[What you will do] Go to the line that contains "Break this object" and extract it along with every line after it, exactly, through the end of the data below.

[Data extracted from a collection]
□ □ □

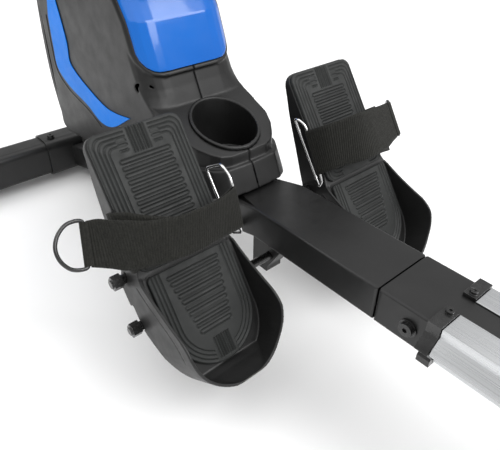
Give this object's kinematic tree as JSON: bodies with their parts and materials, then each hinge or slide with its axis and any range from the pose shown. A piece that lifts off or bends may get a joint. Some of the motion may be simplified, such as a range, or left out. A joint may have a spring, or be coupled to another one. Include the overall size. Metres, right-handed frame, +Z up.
{
  "type": "rowing machine",
  "caption": "Folding magnetic rowing machine with tilting pedals, foot straps, sliding seat, pull handle, console and cup holder.",
  "frame": {"origin": "centre of the footprint, on the floor", "axes": "+X from the front stabiliser to the rear foot, +Y across, +Z up"},
  "size_m": [1.916, 0.5739, 0.8103],
  "materials": {
    "frame_paint": "satin black paint",
    "dark_hardware": "black zinc",
    "body_plastic": "fine texture",
    "blue_gloss": "glossy",
    "blue_satin": "satin",
    "pedal_plastic": "matte",
    "rubber": "matte",
    "webbing": "ribbed webbing",
    "aluminium": "extruded, satin anodised",
    "steel": "zinc plated",
    "chrome": "polished",
    "cast_iron": "painted",
    "foam": "foam",
    "seat_cover": "grained vinyl",
    "screen_glass": "glossy"
  },
  "bodies": {
    "base": {"main_frame": "frame_paint", "front_stabilizer_left": "frame_paint", "front_foot_left": "rubber", "housing_left": "body_plastic", "accent_stripe_left": "blue_satin", "front_stabilizer_right": "frame_paint", "front_foot_right": "rubber", "housing_right": "body_plastic", "accent_stripe_right": "blue_satin", "pedal_axle": "dark_hardware", "pedal_stop_rod": "dark_hardware", "top_cover": "blue_gloss", "cup_holder": "body_plastic", "flywheel_axle": "steel", "drive_belt": "rubber", "console_post": "frame_paint", "handle_rest": "body_plastic"},
    "rail": {"rail_beam": "frame_paint", "fold_hinge_pin": "steel", "fold_bolt": "dark_hardware", "rail_end_cap": "body_plastic", "rear_leg": "frame_paint", "rail_profile_left": "aluminium", "front_clamp_left": "dark_hardware", "rear_foot_left": "rubber", "rail_profile_right": "aluminium", "front_clamp_right": "dark_hardware", "rear_foot_right": "rubber"},
    "seat": {"seat_cushion": "seat_cover", "seat_carriage": "dark_hardware"},
    "roller_front": {"seat_roller_front": "body_plastic"},
    "roller_rear": {"seat_roller_rear": "body_plastic"},
    "lock_knob": {"fold_lock_knob": "body_plastic"},
    "flywheel": {"flywheel": "cast_iron"},
    "spool": {"strap_spool": "body_plastic"},
    "brake": {"brake_arm": "steel"},
    "knob": {"tension_knob": "body_plastic"},
    "console": {"console_case": "body_plastic", "console_lens": "screen_glass"},
    "button_mode": {"button_mode": "body_plastic"},
    "button_set": {"button_set": "body_plastic"},
    "button_reset": {"button_reset": "body_plastic"},
    "handle": {"handle_bar": "frame_paint", "handle_grip_left": "foam", "handle_grip_right": "foam", "pull_strap": "webbing"},
    "pedal_left": {"pedal_base_left": "pedal_plastic", "toe_pad_left": "rubber", "heel_pad_left": "rubber", "foot_strap_left": "webbing", "strap_ring_left": "chrome"},
    "pull_ring_left": {"pull_ring_left": "dark_hardware"},
    "wheel_left": {"transport_wheel_left": "body_plastic"},
    "pedal_right": {"pedal_base_right": "pedal_plastic", "toe_pad_right": "rubber", "heel_pad_right": "rubber", "foot_strap_right": "webbing", "strap_ring_right": "chrome"},
    "pull_ring_right": {"pull_ring_right": "dark_hardware"},
    "wheel_right": {"transport_wheel_right": "body_plastic"}
  },
  "joints": [
    {"name": "rail_fold", "type": "hinge", "parent": "base", "child": "rail", "pos_m": [-0.077, 0, 0.2], "axis": [0, 1, 0], "range_deg": [-90, 0]},
    {"name": "lock_knob_turn", "type": "hinge", "parent": "rail", "child": "lock_knob", "pos_m": [-0.039, 0, 0.178], "axis": [0, 1, 0], "range_deg": [0, 720]},
    {"name": "seat_slide", "type": "slide", "parent": "rail", "child": "seat", "axis": [1, 0, 0], "range_m": [-0.33, 0.36]},
    {"name": "roller_front_turn", "type": "hinge", "parent": "seat", "child": "roller_front", "pos_m": [0.408, 0, 0.222], "axis": [0, 1, 0], "continuous": true},
    {"name": "roller_rear_turn", "type": "hinge", "parent": "seat", "child": "roller_rear", "pos_m": [0.548, 0, 0.222], "axis": [0, 1, 0], "continuous": true},
    {"name": "handle_pull", "type": "slide", "parent": "base", "child": "handle", "axis": [1, 0, 0], "range_m": [0, 0.9], "stiffness_N_per_m": 15, "deforming": ["pull_strap"]},
    {"name": "spool_turn", "type": "hinge", "parent": "base", "child": "spool", "pos_m": [-0.537, 0, 0.267], "axis": [0, 1, 0], "continuous": true},
    {"name": "flywheel_turn", "type": "hinge", "parent": "base", "child": "flywheel", "pos_m": [-0.672, 0, 0.329], "axis": [0, 1, 0], "continuous": true},
    {"name": "brake_swing", "type": "hinge", "parent": "base", "child": "brake", "pos_m": [-0.731, 0, 0.4312], "axis": [0, 1, 0], "range_deg": [0, 4]},
    {"name": "tension_turn", "type": "hinge", "parent": "base", "child": "knob", "pos_m": [-0.647, 0, 0.43], "axis": [0, 1, 0], "range_deg": [0, 280]},
    {"name": "console_tilt", "type": "hinge", "parent": "base", "child": "console", "pos_m": [-0.667, 0, 0.717], "axis": [0, 1, 0], "range_deg": [-15, 15]},
    {"name": "button_mode_press", "type": "slide", "parent": "console", "child": "button_mode", "axis": [-0.9135, 0, -0.4067], "range_m": [0, 0.003], "stiffness_N_per_m": 300},
    {"name": "button_set_press", "type": "slide", "parent": "console", "child": "button_set", "axis": [-0.9135, 0, -0.4067], "range_m": [0, 0.003], "stiffness_N_per_m": 300},
    {"name": "button_reset_press", "type": "slide", "parent": "console", "child": "button_reset", "axis": [-0.9135, 0, -0.4067], "range_m": [0, 0.003], "stiffness_N_per_m": 300},
    {"name": "pedal_left_tilt", "type": "hinge", "parent": "base", "child": "pedal_left", "pos_m": [-0.312, 0, 0.165], "axis": [0, -1, 0], "range_deg": [0, 20]},
    {"name": "pull_ring_left_swing", "type": "hinge", "parent": "pedal_left", "child": "pull_ring_left", "pos_m": [-0.29573, 0.23642, 0.2703], "axis": [0.5136, 0.0565, -0.8561], "range_deg": [-20, 20]},
    {"name": "wheel_left_turn", "type": "hinge", "parent": "base", "child": "wheel_left", "pos_m": [-0.938, 0, 0.033], "axis": [0, 1, 0], "continuous": true},
    {"name": "pedal_right_tilt", "type": "hinge", "parent": "base", "child": "pedal_right", "pos_m": [-0.312, 0, 0.165], "axis": [0, -1, 0], "range_deg": [0, 20]},
    {"name": "pull_ring_right_swing", "type": "hinge", "parent": "pedal_right", "child": "pull_ring_right", "pos_m": [-0.31699, -0.25576, 0.26043], "axis": [0.5417, -0.2744, -0.7945], "range_deg": [-20, 20]},
    {"name": "wheel_right_turn", "type": "hinge", "parent": "base", "child": "wheel_right", "pos_m": [-0.938, 0, 0.033], "axis": [0, 1, 0], "continuous": true}
  ],
  "couplings": [
    {"joint": "roller_front_turn", "follows": "seat_slide", "rad_per_m": 68.027},
    {"joint": "roller_rear_turn", "follows": "seat_slide", "rad_per_m": 68.027},
    {"joint": "spool_turn", "follows": "handle_pull", "rad_per_m": 42.735},
    {"joint": "brake_swing", "follows": "tension_turn", "ratio": 0.014286}
  ]
}
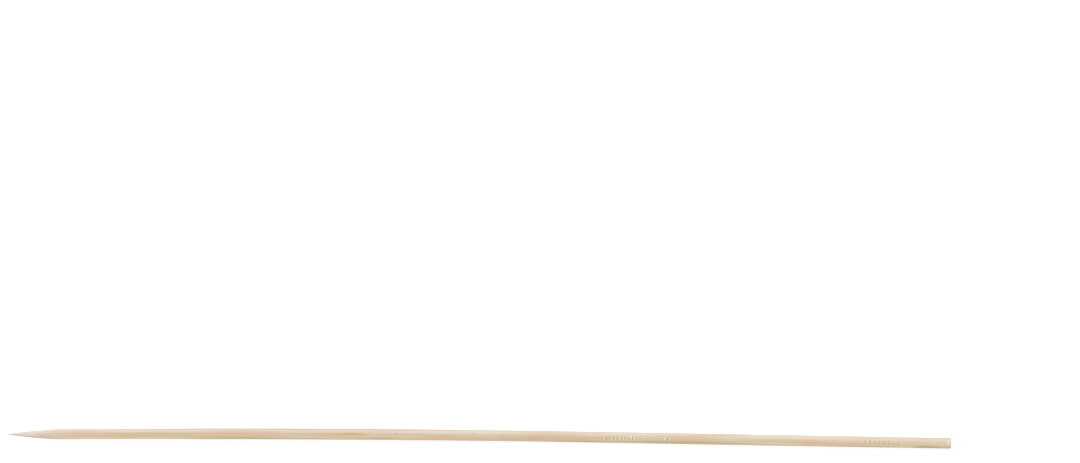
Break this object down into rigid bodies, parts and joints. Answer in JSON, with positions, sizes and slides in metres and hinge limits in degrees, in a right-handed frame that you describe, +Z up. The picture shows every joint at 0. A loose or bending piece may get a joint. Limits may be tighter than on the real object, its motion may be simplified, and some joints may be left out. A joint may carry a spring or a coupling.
{
  "type": "bamboo skewer",
  "caption": "Slim round bamboo stick with a long ground point at one end, a square sawn butt at the other and one soft sideways bend, lying flat.",
  "frame": {"origin": "on the surface that the skewer lies on, under the middle of its outline", "axes": "+X from the ground point to the sawn butt, +Y towards the side that the stick bows to, +Z up"},
  "size_m": [0.25, 0.0042, 0.0029],
  "materials": {
    "bamboo": "satin"
  },
  "bodies": {
    "root": {"skewer": "bamboo"}
  },
  "joints": []
}
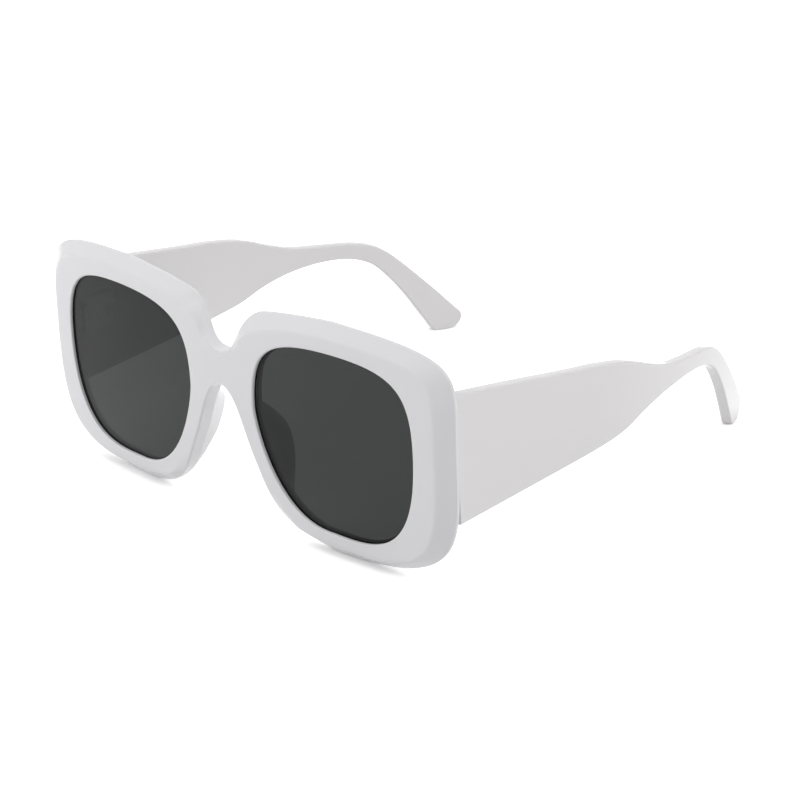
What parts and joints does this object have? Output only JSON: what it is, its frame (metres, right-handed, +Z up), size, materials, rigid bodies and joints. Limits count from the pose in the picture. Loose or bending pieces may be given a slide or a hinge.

□ □ □

[Finished task]
Break this object down into rigid bodies, parts and joints. Answer in JSON, with positions, sizes and slides in metres and hinge limits in degrees, in a right-handed frame that you describe, +Z up. The picture shows every joint at 0. A loose or bending piece may get a joint. Limits may be tighter than on the real object, its motion may be simplified, and some joints may be left out. A joint may carry a spring or a coupling.
{
  "type": "bamboo skewer",
  "caption": "Slim round bamboo stick with a long ground point at one end, a square sawn butt at the other and one soft sideways bend, lying flat.",
  "frame": {"origin": "on the surface that the skewer lies on, under the middle of its outline", "axes": "+X from the ground point to the sawn butt, +Y towards the side that the stick bows to, +Z up"},
  "size_m": [0.25, 0.0042, 0.0029],
  "materials": {
    "bamboo": "satin"
  },
  "bodies": {
    "root": {"skewer": "bamboo"}
  },
  "joints": []
}
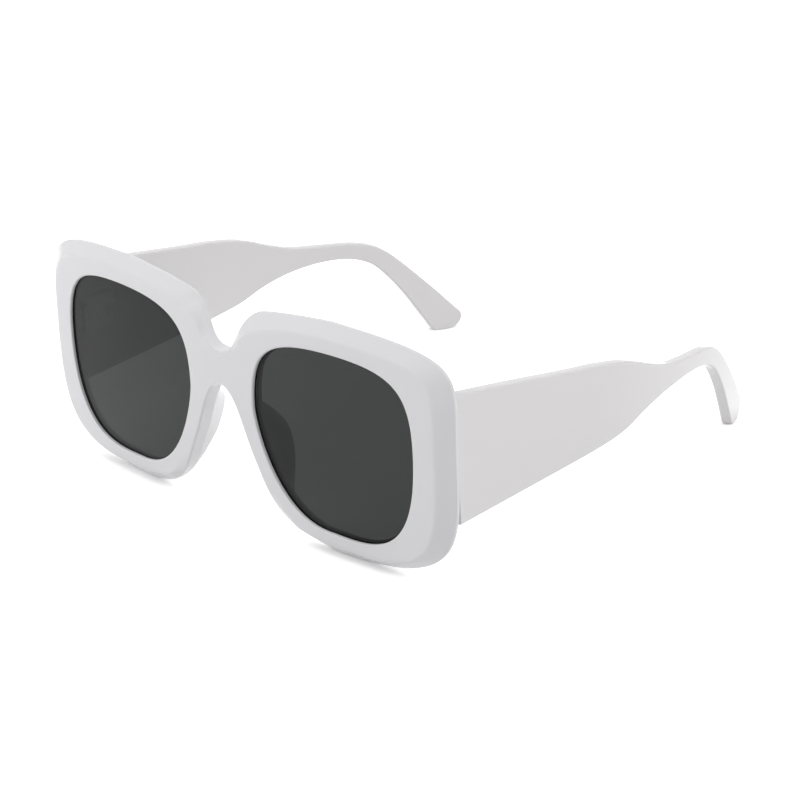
What parts and joints does this object have? Output only JSON: what it is, its frame (metres, right-handed, +Z up), size, materials, rigid bodies and joints. Limits count from the pose in the picture. Loose or bending pieces may be given a slide or a hinge.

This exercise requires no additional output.